Gender is the most significant determining factor in sentencing time for ISIS-related cases.
Traditional gender norms, which seek to separate violence from women altogether, seemingly play a role in the lengths of sentencing times for accused terrorists. The courts play into these gender roles through an emphasis on the need to protect women from harsh sentences that would remove them from their families. This protection is often in an effort to preserve the ideals of wifehood and motherhood, and defense teams capitalize on these norms by portraying female defendants as caring mothers trying to protect their children from an evil, violent husband or pathologically naive, innocent, unknowing girls easily radicalized by outside actors. Female defendants are thus depicted as non-violent victims of their surroundings as opposed to dangerous terrorists.

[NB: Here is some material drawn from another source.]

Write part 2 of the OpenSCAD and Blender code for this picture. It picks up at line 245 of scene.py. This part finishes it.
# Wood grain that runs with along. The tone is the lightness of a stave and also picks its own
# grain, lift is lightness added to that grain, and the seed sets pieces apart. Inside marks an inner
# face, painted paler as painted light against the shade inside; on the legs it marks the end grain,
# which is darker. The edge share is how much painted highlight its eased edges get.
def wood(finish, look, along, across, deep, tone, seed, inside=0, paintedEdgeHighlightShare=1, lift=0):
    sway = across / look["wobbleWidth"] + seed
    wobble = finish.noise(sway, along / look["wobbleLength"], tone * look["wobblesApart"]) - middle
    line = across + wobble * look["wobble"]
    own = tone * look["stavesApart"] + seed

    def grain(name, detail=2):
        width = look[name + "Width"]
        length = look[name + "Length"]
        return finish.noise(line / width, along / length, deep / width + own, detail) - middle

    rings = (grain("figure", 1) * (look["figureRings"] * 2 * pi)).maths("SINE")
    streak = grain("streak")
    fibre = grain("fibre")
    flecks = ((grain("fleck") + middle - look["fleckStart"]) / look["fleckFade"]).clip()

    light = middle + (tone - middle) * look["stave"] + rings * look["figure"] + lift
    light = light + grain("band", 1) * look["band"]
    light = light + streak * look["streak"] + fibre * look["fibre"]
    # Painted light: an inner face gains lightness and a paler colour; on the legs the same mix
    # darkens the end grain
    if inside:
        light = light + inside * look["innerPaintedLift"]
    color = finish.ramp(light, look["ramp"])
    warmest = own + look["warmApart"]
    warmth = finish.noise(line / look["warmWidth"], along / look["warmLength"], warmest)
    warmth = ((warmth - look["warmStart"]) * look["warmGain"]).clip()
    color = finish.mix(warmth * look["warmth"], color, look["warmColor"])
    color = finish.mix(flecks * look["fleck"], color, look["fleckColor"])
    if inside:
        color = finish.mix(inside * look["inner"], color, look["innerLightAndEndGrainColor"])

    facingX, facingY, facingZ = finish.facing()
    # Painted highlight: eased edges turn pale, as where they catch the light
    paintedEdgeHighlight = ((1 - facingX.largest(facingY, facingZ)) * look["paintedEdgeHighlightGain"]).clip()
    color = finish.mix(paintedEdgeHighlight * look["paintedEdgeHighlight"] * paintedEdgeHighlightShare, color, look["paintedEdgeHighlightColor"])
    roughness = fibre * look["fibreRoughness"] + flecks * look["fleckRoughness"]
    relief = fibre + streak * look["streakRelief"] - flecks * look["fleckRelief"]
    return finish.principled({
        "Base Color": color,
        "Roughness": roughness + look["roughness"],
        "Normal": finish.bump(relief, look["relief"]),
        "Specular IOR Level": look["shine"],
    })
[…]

Sentences for women with ISIS-charges are significantly lower when a male romantic partner is mentioned in their case.
Defense teams also portray female defendants as boy-crazy women who would do anything for love, even supporting or committing terrorist acts. This characterization of female terrorists as brainwashed girls, manipulated by men who control them through love, ascribes a lack of agency to women accused of terrorism, as judges assume that women cannot and would not make violent decisions of their own accord.
For cases of material support, African-American women receive longer prison times on average when compared to white women. They also receive more extended periods of supervised release.

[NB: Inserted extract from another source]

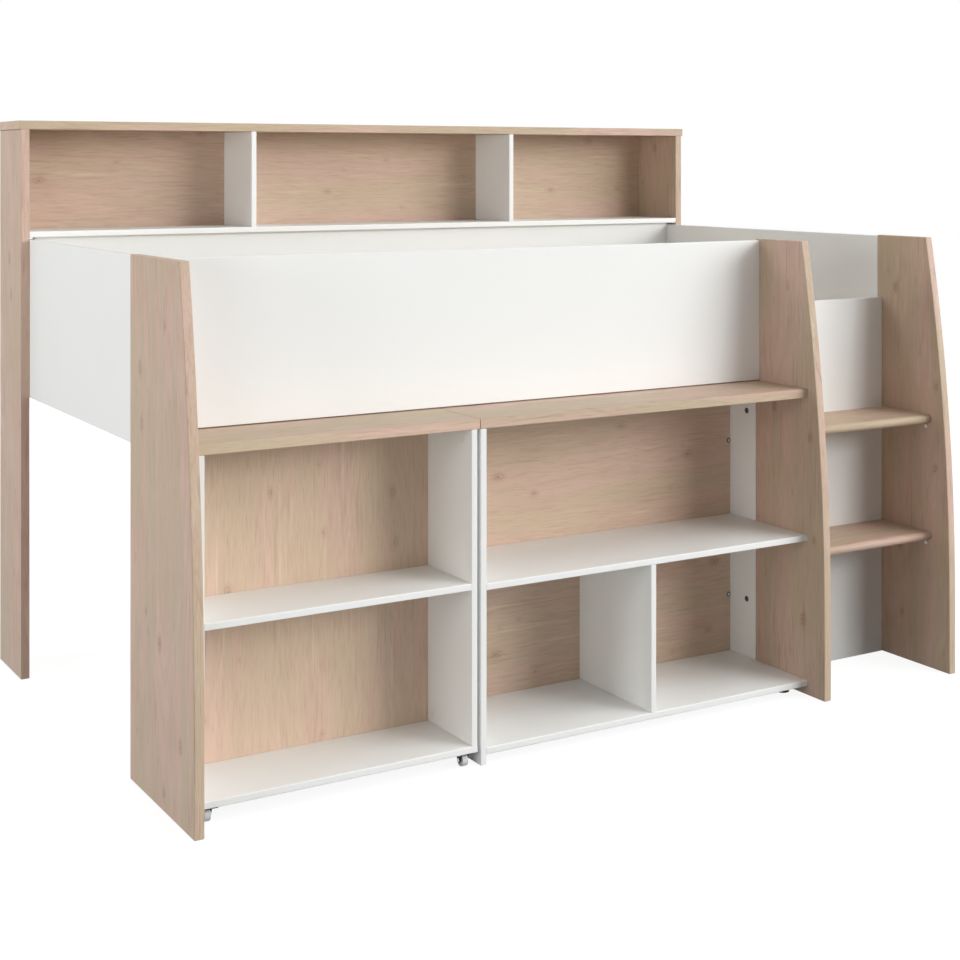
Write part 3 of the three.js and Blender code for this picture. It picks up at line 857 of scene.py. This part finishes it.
@dataclass
class SlattedBase:
    """Thirteen loose slats on two ledges."""

    ledges: tuple[str, ...] = ("slat_ledge_front", "slat_ledge_back")
    count: int = 13

    def build(self) -> None:
        """Give slats and ledges their own grain directions."""
        for node in self.ledges:
            dress(node, PINE_ALONG)
        for number in range(1, self.count + 1):
            dress(f"slat_{number:02d}", PLANED_PINE)


@dataclass
class BackShelf:
    """The long shelf along the back."""

    white: tuple[str, ...] = (
        "back_shelf_bottom",
        "back_shelf_divider_left",
        "back_shelf_divider_right",
    )

    def build(self) -> None:
        """Give the top and the backing their grain, and the rest its white."""
        dress("back_shelf_top", OAK_SHELF_TOP)
        dress("back_shelf_panel", OAK_BACKING)
        for node in self.white:
            dress(node, WHITE_MELAMINE)


@dataclass
class Bookcase:
    """The fixed bookcase under the middle of the bed, with the cams and pins of both its sides."""

    white: tuple[str, ...] = (
        "bookcase_side",
        "bookcase_strip",
        "bookcase_shelf",
        "bookcase_bottom",
        "bookcase_divider",
    )
    glides: tuple[str, ...] = ("bookcase_glide_front", "bookcase_glide_rear")
    cam_heights_mm: tuple[float, ...] = (667.0, 184.0)
    cam_setback_mm: float = 65.4
    pin_heights_mm: tuple[float, ...] = (582.0, 182.0)
    pin_inset_mm: float = 6.6
    cam: Fastening = field(
        default_factory=lambda: Fastening(
            "cam_housing",
            [(0, -0.5), (7.3, -0.5), (7.3, 0.35), (6.9, 0.7), (0, 0.7)],
            CAST_ZINC,
            Slot.ZINC_STEEL,
            recess_mm=(3.6, 1.6, 0.6),
        )
    )
    # Painted shade: the black ring round each white pin head stands where the shadow gap round the
    # head falls.
    ring: Fastening = field(
        default_factory=lambda: Fastening(
            "back_pin_shade_ring",
            [(0, -0.5), (6.0, -0.5), (6.0, 0.6), (5.6, 1.0), (4.2, 1.0), (3.9, 0.4), (0, 0.4)],
            BLACK_POLYPROPYLENE,
            Slot.BLACK_PLASTIC,
        )
    )
    pin: Fastening = field(
        default_factory=lambda: Fastening(
            "back_pin_head",
            [(0, 0.2), (3.3, 0.2), (3.3, 1.4), (2.7, 2.2), (1.5, 2.7), (0, 2.8)],
            WHITE_POLYSTYRENE,
            Slot.WHITE_PLASTIC,
        )
    )

    def build(self) -> None:
        """Give each board and glide its finish, and set the fastenings."""
        dress("bookcase_top", PRINTED_OAK)
        dress("bookcase_back", OAK_BOOKCASE_BACK)
        for node in self.white:
            dress(node, WHITE_MELAMINE)
        for node in self.glides:
            dress(node, BLACK_POLYPROPYLENE)
        strip_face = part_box("bookcase_strip")[0][0] / MM
        side_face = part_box("bookcase_side")[1][0] / MM
        back_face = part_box("bookcase_back")[0][1] / MM
        cam_y = back_face - self.cam_setback_mm
        for level, z in zip(("upper", "lower"), self.cam_heights_mm):
            self.cam.set_at(f"right_{level}", LEFTWARD, (strip_face, cam_y, z), Body.BED_FRAME)
            self.cam.set_at(f"left_{level}", RIGHTWARD, (side_face, cam_y, z), Body.BED_FRAME)
        right_x, left_x = strip_face - self.pin_inset_mm, side_face + self.pin_inset_mm
        for level, z in zip(("upper", "lower"), self.pin_heights_mm):
            for side, x in (("right", right_x), ("left", left_x)):
                self.ring.set_at(f"{side}_{level}", FORWARD, (x, back_face, z), Body.BED_FRAME)
                self.pin.set_at(f"{side}_{level}", FORWARD, (x, back_face, z), Body.BED_FRAME)


@dataclass
class RollingDesk:
    """The desk unit on four castors, with its cam caps and castor screws."""

    white: tuple[str, ...] = ("desk_side_left", "desk_side_right", "desk_shelf", "desk_bottom")
    corners: tuple[str, ...] = ("front_left", "front_right", "rear_left", "rear_right")
    cap_places_mm: tuple[Pair, ...] = ((-580.0, 701.0), (-450.0, 68.0))
    plate_mm: float = 2.0
    screw_inset_mm: float = 5.5
    cap: Fastening = field(
        default_factory=lambda: Fastening(
            "desk_cam_cap",
            [(0, -0.5), (8.2, -0.5), (8.2, 0.4), (7.6, 0.9), (4.0, 1.15), (0, 1.2)],
            WHITE_POLYSTYRENE,
            Slot.WHITE_PLASTIC,
        )
    )
    screw: Fastening = field(
        default_factory=lambda: Fastening(
            "castor_screw",
            [
                (0, -1.5),
                (1.8, -1.5),
                (1.8, 0.05),
                (3.6, 0.05),
                (3.5, 0.8),
                (2.9, 1.5),
                (1.6, 1.9),
                (0, 2.0),
            ],
            ZINC_PLATED_STEEL,
            Slot.ZINC_STEEL,
            recess_mm=(1.7, 0.7, 1.1),
        )
    )

    def build(self) -> None:
        """Give each board and castor its finish, and set caps and screws."""
        dress("desk_top", OAK_DESK_TOP)
        dress("desk_back", OAK_DESK_BACK)
        for node in self.white:
            dress(node, WHITE_MELAMINE)
        right_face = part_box("desk_side_right")[0][0] / MM
        left_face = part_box("desk_side_left")[1][0] / MM
        for level, (y, z) in zip(("upper", "lower"), self.cap_places_mm):
            self.cap.set_at(f"right_{level}", LEFTWARD, (right_face, y, z), Body.DESK_UNIT)
            self.cap.set_at(f"left_{level}", RIGHTWARD, (left_face, y, z), Body.DESK_UNIT)
        for corner in self.corners:
            self.build_castor(corner)

    def build_castor(self, corner: str) -> None:
        """Dress one castor and screw its plate to the board above."""
        dress(f"castor_bracket_{corner}", BLACK_COATED_STEEL)
        dress(f"castor_axle_{corner}", ZINC_PLATED_STEEL)
        dress(f"castor_wheel_{corner}", GREY_NYLON)
        low, high = (Vector(point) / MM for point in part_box(f"castor_bracket_{corner}"))
        inset = self.screw_inset_mm
        z = high.z - self.plate_mm
        places = product((low.x + inset, high.x - inset), (low.y + inset, high.y - inset))
        for number, (x, y) in enumerate(places, start=1):
            self.screw.set_at(f"{corner}_{number}", DOWNWARD, (x, y, z), Body.DESK_UNIT)


# Studio


@dataclass(frozen=True)
class Glow:
    """One soft source of the studio's surroundings, brightest in its direction."""

    turn_degrees: float
    height_degrees: float
    power: float
    strength: float

    def direction(self) -> Vector:
        """Give the way to the glow's middle; a turn of 0 is +X and 270 is the front."""
        turn, height = math.radians(self.turn_degrees), math.radians(self.height_degrees)
        level = math.cos(height)
        return Vector((level * math.cos(turn), level * math.sin(turn), math.sin(height)))


@dataclass(frozen=True)
class SoftBox:
    """One square lamp of the studio, aimed at the middle of the object."""

    place: str
    spot_m: Point
    share: float
    side_m: float = 1.6
    aim_m: Point = (0.0, -0.2, 0.6)
    watts_at_one_metre: float = 10.0

    def build(self) -> None:
        """Hang the lamp, as bright at the object as its share says, from any distance."""
        data = bpy.data.lights.new(f"soft_box_{self.place}", "AREA")
        data.shape, data.size = "SQUARE", self.side_m
        way = Vector(self.aim_m) - Vector(self.spot_m)
        data.energy = self.watts_at_one_metre * way.length_squared * self.share
        lamp = bpy.data.objects.new(data.name, data)
        lamp.location = Vector(self.spot_m)
        lamp.rotation_euler = way.to_track_quat("-Z", "Y").to_euler()
        lamp.visible_camera = lamp.visible_glossy = False
        bpy.context.scene.collection.objects.link(lamp)
        LOG.info("%s: %.1f W", data.name, data.energy)


@dataclass
class Studio:
    """A plain pale floor, soft surroundings and the photograph's camera."""

    eye_mm: Point = (-2166.97, -3686.38, 1303.73)
    heading_degrees: float = 30.65
    focal_px: float = 1649.24
    horizon_px: float = 162.57
    sensor_mm: float = 36.0
    clip_m: Pair = (0.05, 200.0)
    least_toward: float = 0.0001
    floor_half_m: float = 40.0
    floor_drop_mm: float = 0.2
    floor_white: float = 0.9
    floor_shadow: float = 0.16
    floor_bounce: str = "#595959"
    glows: tuple[Glow, ...] = (
        Glow(turn_degrees=320.0, height_degrees=8.0, power=12.0, strength=5.54),
        Glow(turn_degrees=300.0, height_degrees=66.0, power=12.0, strength=2.69),
        Glow(turn_degrees=60.0, height_degrees=14.0, power=3.0, strength=0.8),
    )
    soft_boxes: tuple[SoftBox, ...] = (
        SoftBox("front_left", (-4.0, -3.5, 0.5), 0.13),
        SoftBox("left", (-6.0, -2.0, 1.5), 0.205),
        SoftBox("rear_left", (-4.5, 1.0, 2.5), 0.305),
        SoftBox("right", (3.0, -3.0, 2.2), 0.155),
        SoftBox("far_right", (3.0, -5.5, 2.5), 0.225),
        SoftBox("rear", (0.3, 5.5, 2.2), 0.45),
    )

    def build_camera(self) -> None:
        """Set the level camera, whose view is shifted down as the photograph's is."""
        data = bpy.data.cameras.new("photo_camera")
        data.sensor_width = self.sensor_mm
        data.lens = self.focal_px / PHOTO_SIDE * self.sensor_mm
        data.shift_y = (self.horizon_px - PHOTO_SIDE / 2) / PHOTO_SIDE
        data.clip_start, data.clip_end = self.clip_m
        camera = bpy.data.objects.new("photo_camera", data)
        camera.location = Vector(self.eye_mm) * MM
        camera.rotation_euler = (math.radians(90.0), 0.0, math.radians(-self.heading_degrees))
        bpy.context.scene.collection.objects.link(camera)
        bpy.context.scene.camera = camera
        LOG.info("camera: %.2f mm lens, shift %.4f", data.lens, data.shift_y)

    def seen_directly(self, tree: Tree) -> Socket:
        """Give 1 for rays of camera, mirrors and glass, and 0 for rays that carry light."""
        path = add_node(tree, "ShaderNodeLightPath").node.outputs
        either = {0: path["Is Camera Ray"], 1: path["Is Glossy Ray"]}
        seen = add_node(tree, "ShaderNodeMath", either, operation="MAXIMUM")
        either = {0: seen, 1: path["Is Transmission Ray"]}
        return add_node(tree, "ShaderNodeMath", either, operation="MAXIMUM")

    def build_surroundings(self) -> None:
        """Build the white surroundings, whose light comes from a few soft glows."""
        world = bpy.data.worlds.new("soft_studio")
        world.use_nodes = True
        tree = world.node_tree
        tree.nodes.clear()
        ray = add_node(tree, "ShaderNodeTexCoord", out="Generated")
        total: float | Socket = 0.0
        for glow in self.glows:
            ways = {0: ray, 1: glow.direction()}
            toward = add_node(tree, "ShaderNodeVectorMath", ways, "Value", operation="DOT_PRODUCT")
            least = {0: toward, 1: self.least_toward}
            lit = add_node(tree, "ShaderNodeMath", least, operation="MAXIMUM")
            lobe = add_node(tree, "ShaderNodeMath", {0: lit, 1: glow.power}, operation="POWER")
            summed = {0: lobe, 1: glow.strength, 2: total}
            total = add_node(tree, "ShaderNodeMath", summed, operation="MULTIPLY_ADD")
        light = add_node(tree, "ShaderNodeBackground", {"Color": WHITE, "Strength": total})
        white = add_node(tree, "ShaderNodeBackground", {"Color": WHITE, "Strength": 1.0})
        views = {0: self.seen_directly(tree), 1: light, 2: white}
        mixed = add_node(tree, "ShaderNodeMixShader", views)
        add_node(tree, "ShaderNodeOutputWorld", {"Surface": mixed})
        bpy.context.scene.world = world

    def build_floor(self) -> None:
        """Build the pale floor, which shows white and keeps the object's shadow."""
        half = self.floor_half_m
        drop = -self.floor_drop_mm * MM
        mesh = bpy.data.meshes.new("floor")
        corners = [(x * half, y * half, drop) for x, y in ((-1, -1), (1, -1), (1, 1), (-1, 1))]
        mesh.from_pydata(corners, [], [(0, 1, 2, 3)])
        paint = bpy.data.materials.new("pale_matt_floor")
        paint.use_nodes = True
        tree = paint.node_tree
        tree.nodes.clear()
        bounce = add_node(tree, "ShaderNodeBsdfDiffuse", {"Color": linear(self.floor_bounce)})
        grey = (self.floor_shadow,) * 3 + (1.0,)
        shade = add_node(tree, "ShaderNodeBsdfDiffuse", {"Color": grey})
        white = add_node(tree, "ShaderNodeEmission", {"Color": WHITE, "Strength": self.floor_white})
        bright = add_node(tree, "ShaderNodeAddShader", {0: shade, 1: white})
        views = {0: self.seen_directly(tree), 1: bounce, 2: bright}
        mixed = add_node(tree, "ShaderNodeMixShader", views)
        add_node(tree, "ShaderNodeOutputMaterial", {"Surface": mixed})
        mesh.materials.append(paint)
        floor = bpy.data.objects.new("floor", mesh)
        bpy.context.scene.collection.objects.link(floor)

    def build(self) -> None:
        """Build camera, surroundings, floor and lamps, with colours shown as written."""
        bpy.context.scene.view_settings.view_transform = "Standard"
        self.build_camera()
        self.build_surroundings()
        self.build_floor()
        for box in self.soft_boxes:
            box.build()


def main() -> None:
    """Build every sub-assembly in order, then the studio."""
    logging.basicConfig(level=logging.INFO, format="%(name)s: %(message)s")
    for assembly in (Uprights, BedPanels, Ladder, SlattedBase, BackShelf, Bookcase, RollingDesk):
        assembly().build()
        LOG.info("%s: built", assembly.__name__)
    Studio().build()


if __name__ == "__main__":
    main()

Race has long been known to cause sentencing discrepancies in court that target defendants of color. Similarly, in this case, the racial discrepancy in sentencing for women highlights the need for an intersectional approach to any analysis of criminal sentencing – while courts may not associate violence with a “peaceful, innocent woman,” the idea of innocence is clearly tied to race, and female convicts who are not white women are reassociated with violence and receive unwarranted, harsher sentencing.